In the gripping first book, Wallander answers what he expects is just a routine call, but it leads him to a country farmhouse where an old man has been tortured and killed and his wife left for dead. She whispers to Wallander a half-heard clue, which, when leaked by the press, sparks fierce racial hatred.

The book's huge success made him realise he could write a series, and led to a gritty 1992 sequel, The Dogs of Riga, in which Wallander investigates the shooting deaths of two men, whose bodies are found in a life raft washed up on a beach. Inquiries reveal the men were criminals, but the intricate, case takes him to Latvia.

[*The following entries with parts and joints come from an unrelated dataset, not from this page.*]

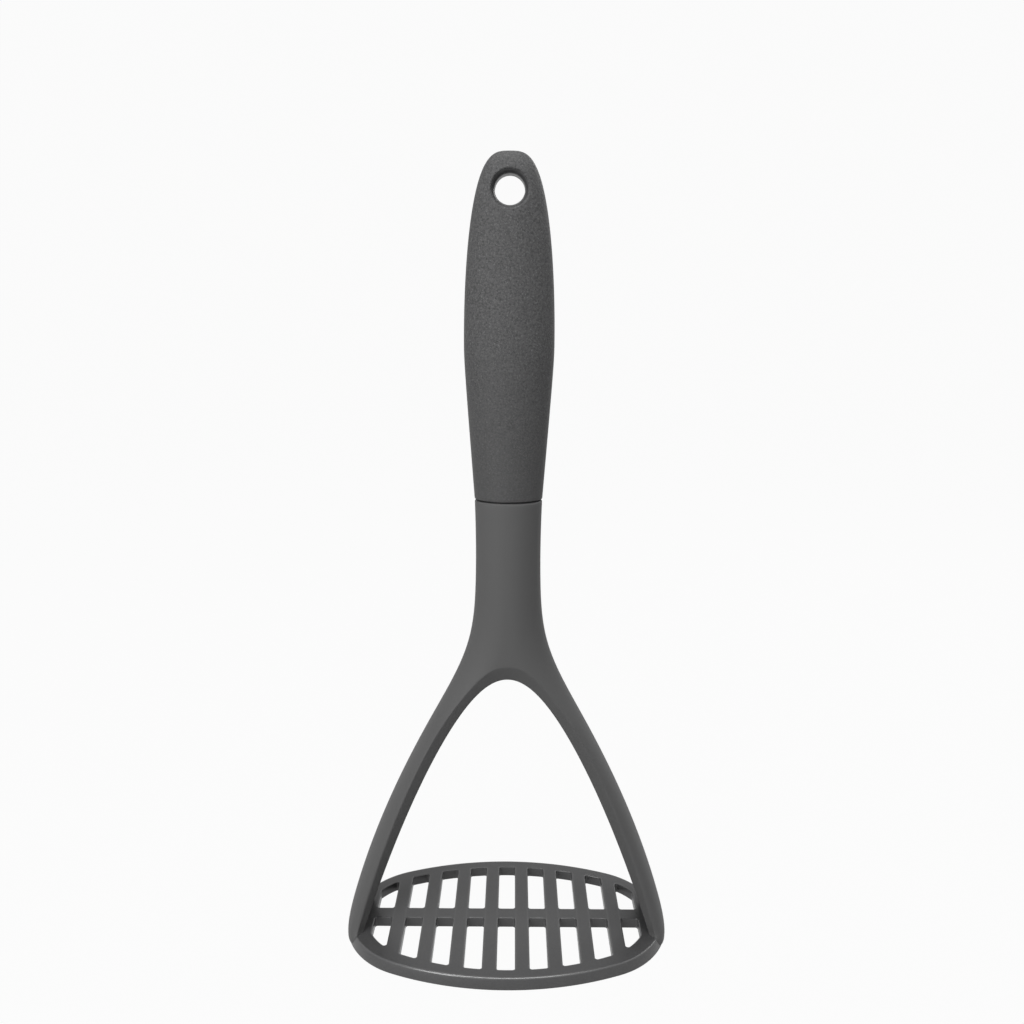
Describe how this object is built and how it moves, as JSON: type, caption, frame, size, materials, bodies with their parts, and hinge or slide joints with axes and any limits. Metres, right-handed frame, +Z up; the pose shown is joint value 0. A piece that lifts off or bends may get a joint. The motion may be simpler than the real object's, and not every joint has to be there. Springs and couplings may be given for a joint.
{
  "type": "potato masher",
  "caption": "Hand masher with a slotted oval plate on two bowed legs, a waisted neck and a soft-skinned handle with a hanging hole.",
  "frame": {"origin": "middle of the plate's flat underside, which is the middle of the bottom of the bounding box", "axes": "+Z up the handle, +X along the plate's long axis, +Y away from the viewer of the picture, across the plate"},
  "size_m": [0.1414, 0.087, 0.33],
  "materials": {
    "head_nylon": "satin dark grey moulded nylon",
    "core_plastic": "smooth dark grey hard plastic",
    "grip_rubber": "fine-grained matte dark grey soft skin"
  },
  "bodies": {
    "root": {"masher_head": "head_nylon", "handle_core": "core_plastic", "soft_grip": "grip_rubber"}
  },
  "joints": []
}
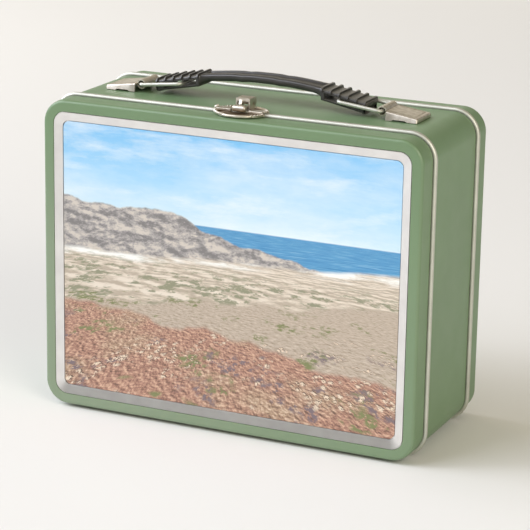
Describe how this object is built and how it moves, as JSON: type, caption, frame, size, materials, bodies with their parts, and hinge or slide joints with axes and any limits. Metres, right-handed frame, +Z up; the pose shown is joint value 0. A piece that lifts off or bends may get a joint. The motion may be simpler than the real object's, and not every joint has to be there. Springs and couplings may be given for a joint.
{
  "type": "metal lunch box",
  "caption": "Rectangular sheet-metal lunch box with a drop-front lid, rolled seam beads, a framed picture plate, a snap latch and an arched carrying handle.",
  "frame": {"origin": "on the surface that the box stands on, under the middle of the box", "axes": "+X along the width, to the right seen from the front; +Y to the back, so the lid faces -Y; +Z up through the handle"},
  "size_m": [0.2208, 0.0936, 0.1876],
  "materials": {
    "green_enamel": "satin sage-green enamel on pressed steel sheet",
    "bright_steel": "bright rolled steel",
    "satin_steel": "pale satin pressed steel",
    "printed_sheet": "printed sheet with a soft gloss",
    "nickel": "nickel-plated folded sheet",
    "black_plastic": "moulded plastic, satin"
  },
  "bodies": {
    "box": {"body_band": "green_enamel", "front_frame": "bright_steel", "back_frame": "bright_steel", "back_pan": "green_enamel", "hinge_leaf_body": "bright_steel", "hinge_pin": "bright_steel", "bracket_left": "nickel", "bracket_right": "nickel", "latch_base": "nickel"},
    "lid": {"lid_pan": "green_enamel", "front_tray": "satin_steel", "picture_plate": "printed_sheet", "hinge_leaf_lid": "bright_steel", "latch_keeper": "nickel"},
    "hasp": {"latch_hasp": "nickel"},
    "handle": {"handle": "black_plastic"},
    "bail_left": {"bail_left": "bright_steel"},
    "bail_right": {"bail_right": "bright_steel"}
  },
  "joints": [
    {"name": "lid_hinge", "type": "hinge", "parent": "box", "child": "lid", "pos_m": [0, -0.0315, 0.0014], "axis": [1, 0, 0], "range_deg": [0, 150]},
    {"name": "hasp_pivot", "type": "hinge", "parent": "box", "child": "hasp", "pos_m": [0.0005, -0.0245, 0.1769], "axis": [-1, 0, 0], "range_deg": [0, 70]},
    {"name": "handle_lift", "type": "slide", "parent": "box", "child": "handle", "axis": [0, 0, 1], "range_m": [0, 0.0172]},
    {"name": "bail_right_pivot", "type": "hinge", "parent": "box", "child": "bail_right", "pos_m": [0.07, 0, 0.1766], "axis": [0, 1, 0], "range_deg": [0, 41.5]},
    {"name": "bail_left_pivot", "type": "hinge", "parent": "box", "child": "bail_left", "pos_m": [-0.07, 0, 0.1766], "axis": [0, -1, 0], "range_deg": [0, 41.5]}
  ],
  "couplings": [
    {"joint": "bail_right_pivot", "follows": "handle_lift", "rad_per_m": 42},
    {"joint": "bail_left_pivot", "follows": "handle_lift", "rad_per_m": 42}
  ]
}
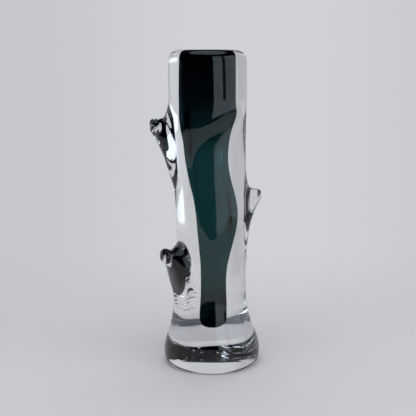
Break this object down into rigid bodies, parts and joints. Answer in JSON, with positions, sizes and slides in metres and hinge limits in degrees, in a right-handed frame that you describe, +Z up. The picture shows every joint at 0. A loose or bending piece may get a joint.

Next Wallander is called in to help find an estate agent who has mysteriously disappeared, in The White Lioness, but the trail leads him to a group determined to carry out an assassination in South Africa.

The Man Who Smiled, published in 1994, is one of his best stories. It sees a depressed Wallander deeply troubled after shooting dead a gunman in the line of duty. He ignores a friend's request to investigate the death of his father, only for the friend to die, too.

Sidetracked is gripping: Wallander's hopes of a peaceful summer are dashed by a killer who scalps his victims. The body count is high in the intricately plotted The Fifth Woman in which the murder of an elderly birdwatcher is linked to the brutal deaths of four nuns and a fifth woman in Africa.

Two of the best instalments followed: One Step Behind sees Wallander struggling to catch the killer of three teenage friends in a wood, while Firewall starts with the death of a man at a cash machine, and leads Wallander on a baffling trail of dead bodies.

Before the Frost has Wallander investigating the discovery of a severed head and two hands positioned as if in prayer. Disappointingly, the novel struggles to come to grips with Wallander relegated to a supporting role as his soon-to-be policewoman daughter, Linda, takes centre stage.

After that, Mankell seemed to lose heart; penultimate book The Pyramid has five largely forgettable short tales - save for the title story - about Wallander's early days in the force.

If you need an outstanding Mankell novel to sate your desire for Swedish detectives, try his best book, The Return of the Dancing Master (2000 in Swedish, and 2003 in English), featuring policeman Stefan Lindman as he investigates the savage death of a retired policeman.